━━━━━ Data extract ━━━━━
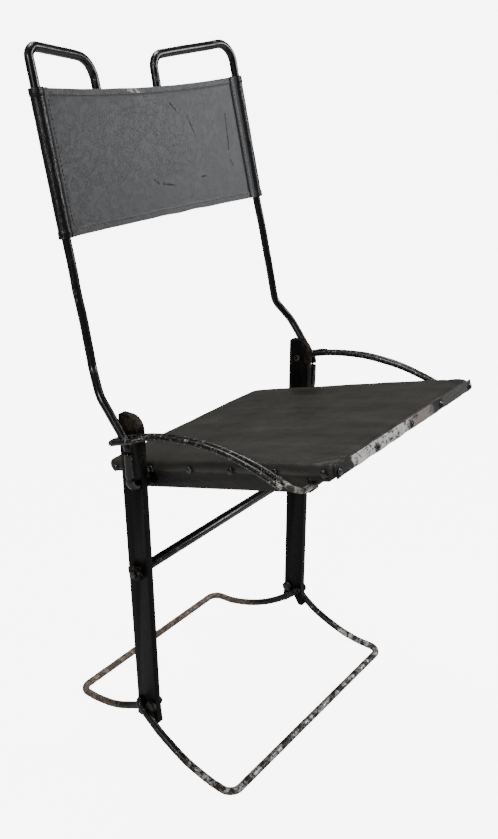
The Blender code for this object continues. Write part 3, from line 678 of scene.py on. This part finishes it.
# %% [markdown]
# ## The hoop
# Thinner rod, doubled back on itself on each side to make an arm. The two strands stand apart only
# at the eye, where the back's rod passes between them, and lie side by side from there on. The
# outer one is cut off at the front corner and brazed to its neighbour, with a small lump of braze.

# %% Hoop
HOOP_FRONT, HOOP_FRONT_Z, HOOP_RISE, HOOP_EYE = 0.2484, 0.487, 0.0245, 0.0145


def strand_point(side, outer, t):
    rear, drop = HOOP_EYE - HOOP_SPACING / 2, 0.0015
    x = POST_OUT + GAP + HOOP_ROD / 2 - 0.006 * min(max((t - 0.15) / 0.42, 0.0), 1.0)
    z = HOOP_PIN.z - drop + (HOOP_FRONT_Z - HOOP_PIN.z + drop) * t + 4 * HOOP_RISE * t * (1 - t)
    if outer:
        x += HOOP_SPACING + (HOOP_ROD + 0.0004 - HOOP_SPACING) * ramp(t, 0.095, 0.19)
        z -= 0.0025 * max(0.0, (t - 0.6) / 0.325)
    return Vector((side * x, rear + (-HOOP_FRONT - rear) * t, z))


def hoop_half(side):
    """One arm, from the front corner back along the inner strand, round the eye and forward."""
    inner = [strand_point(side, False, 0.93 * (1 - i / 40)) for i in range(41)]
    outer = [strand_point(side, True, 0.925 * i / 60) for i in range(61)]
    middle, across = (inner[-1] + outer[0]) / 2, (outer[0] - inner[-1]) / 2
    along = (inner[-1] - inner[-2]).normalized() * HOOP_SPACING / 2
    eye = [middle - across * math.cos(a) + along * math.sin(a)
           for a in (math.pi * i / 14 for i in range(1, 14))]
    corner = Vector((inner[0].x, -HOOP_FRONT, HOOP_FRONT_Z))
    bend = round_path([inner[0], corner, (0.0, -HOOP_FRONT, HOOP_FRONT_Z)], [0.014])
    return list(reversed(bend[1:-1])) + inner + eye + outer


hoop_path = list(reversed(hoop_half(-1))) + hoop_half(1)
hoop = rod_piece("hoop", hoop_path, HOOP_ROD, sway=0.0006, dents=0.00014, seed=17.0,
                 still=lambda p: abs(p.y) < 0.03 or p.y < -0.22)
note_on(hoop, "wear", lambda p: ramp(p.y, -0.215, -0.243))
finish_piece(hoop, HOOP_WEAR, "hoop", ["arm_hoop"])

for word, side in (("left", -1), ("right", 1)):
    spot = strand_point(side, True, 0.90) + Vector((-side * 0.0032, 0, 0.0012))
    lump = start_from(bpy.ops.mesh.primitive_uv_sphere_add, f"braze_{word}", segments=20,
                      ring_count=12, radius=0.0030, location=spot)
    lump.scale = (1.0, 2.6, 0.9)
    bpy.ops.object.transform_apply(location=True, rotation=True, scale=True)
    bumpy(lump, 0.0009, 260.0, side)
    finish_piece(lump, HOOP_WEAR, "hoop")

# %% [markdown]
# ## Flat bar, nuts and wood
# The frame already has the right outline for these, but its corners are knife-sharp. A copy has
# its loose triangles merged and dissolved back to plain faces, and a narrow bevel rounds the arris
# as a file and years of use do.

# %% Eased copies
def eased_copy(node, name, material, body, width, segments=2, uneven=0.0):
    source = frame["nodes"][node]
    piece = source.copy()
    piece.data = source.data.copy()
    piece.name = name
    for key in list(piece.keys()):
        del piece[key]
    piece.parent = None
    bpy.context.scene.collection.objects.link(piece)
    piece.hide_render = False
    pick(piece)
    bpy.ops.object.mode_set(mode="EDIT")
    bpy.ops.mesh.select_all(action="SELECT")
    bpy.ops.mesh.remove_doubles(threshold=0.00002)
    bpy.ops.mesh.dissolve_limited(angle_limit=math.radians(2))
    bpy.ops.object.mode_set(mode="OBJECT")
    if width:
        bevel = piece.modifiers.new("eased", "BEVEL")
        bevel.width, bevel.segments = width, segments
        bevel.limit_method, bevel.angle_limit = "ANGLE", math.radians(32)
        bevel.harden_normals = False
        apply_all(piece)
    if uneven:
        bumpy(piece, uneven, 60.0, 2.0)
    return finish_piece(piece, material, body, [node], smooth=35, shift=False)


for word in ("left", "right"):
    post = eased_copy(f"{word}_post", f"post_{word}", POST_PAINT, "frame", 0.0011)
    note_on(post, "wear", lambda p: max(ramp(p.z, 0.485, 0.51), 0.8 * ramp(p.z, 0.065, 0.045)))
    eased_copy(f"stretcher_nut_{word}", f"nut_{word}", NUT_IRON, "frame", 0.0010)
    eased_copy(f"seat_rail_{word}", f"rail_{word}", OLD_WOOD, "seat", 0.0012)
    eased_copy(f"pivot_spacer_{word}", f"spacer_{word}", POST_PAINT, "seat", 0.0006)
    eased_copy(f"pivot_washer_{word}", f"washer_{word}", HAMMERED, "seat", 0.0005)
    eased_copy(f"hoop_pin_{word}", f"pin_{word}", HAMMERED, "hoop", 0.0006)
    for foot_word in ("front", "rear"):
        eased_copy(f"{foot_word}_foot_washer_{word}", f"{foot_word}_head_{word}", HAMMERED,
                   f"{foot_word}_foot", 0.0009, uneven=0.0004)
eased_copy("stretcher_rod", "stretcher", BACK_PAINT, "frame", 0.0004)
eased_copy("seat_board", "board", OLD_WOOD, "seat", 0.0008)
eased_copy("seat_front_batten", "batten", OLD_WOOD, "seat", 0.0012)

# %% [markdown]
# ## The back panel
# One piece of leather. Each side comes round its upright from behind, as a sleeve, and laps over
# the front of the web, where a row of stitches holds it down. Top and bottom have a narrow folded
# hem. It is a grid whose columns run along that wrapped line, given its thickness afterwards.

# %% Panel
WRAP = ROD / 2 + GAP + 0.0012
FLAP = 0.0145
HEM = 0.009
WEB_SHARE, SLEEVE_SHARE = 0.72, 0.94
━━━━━
━━━━━ Data extract ━━━━━
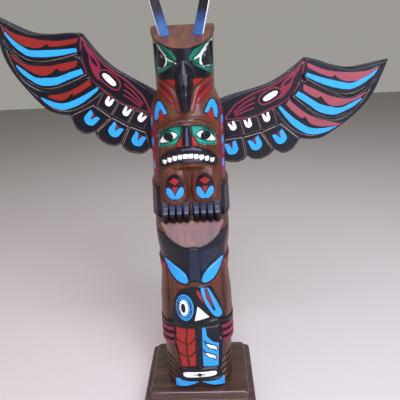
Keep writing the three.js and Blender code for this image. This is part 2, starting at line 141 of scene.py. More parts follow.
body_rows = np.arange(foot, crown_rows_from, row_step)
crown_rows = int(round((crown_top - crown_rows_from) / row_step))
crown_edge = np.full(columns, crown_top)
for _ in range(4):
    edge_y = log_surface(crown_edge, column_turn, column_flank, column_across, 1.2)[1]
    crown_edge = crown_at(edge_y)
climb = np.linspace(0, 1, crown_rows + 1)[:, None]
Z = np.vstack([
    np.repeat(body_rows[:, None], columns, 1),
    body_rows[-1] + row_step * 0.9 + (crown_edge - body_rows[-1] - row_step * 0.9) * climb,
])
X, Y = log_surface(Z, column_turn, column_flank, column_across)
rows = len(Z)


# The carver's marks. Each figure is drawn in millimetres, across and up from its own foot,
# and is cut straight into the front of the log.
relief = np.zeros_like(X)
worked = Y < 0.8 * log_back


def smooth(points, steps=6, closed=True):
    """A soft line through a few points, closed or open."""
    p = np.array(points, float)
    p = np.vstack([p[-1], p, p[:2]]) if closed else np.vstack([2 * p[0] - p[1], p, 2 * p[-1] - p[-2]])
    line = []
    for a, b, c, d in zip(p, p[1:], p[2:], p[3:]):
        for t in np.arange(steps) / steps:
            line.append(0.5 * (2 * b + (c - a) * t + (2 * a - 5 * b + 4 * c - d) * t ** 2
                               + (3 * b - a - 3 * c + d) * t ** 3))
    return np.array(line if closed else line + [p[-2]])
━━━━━
● **Written task**: Say how many lines in the entries contain the string "scene", and leave out everything else.

● **Response to the task**: 3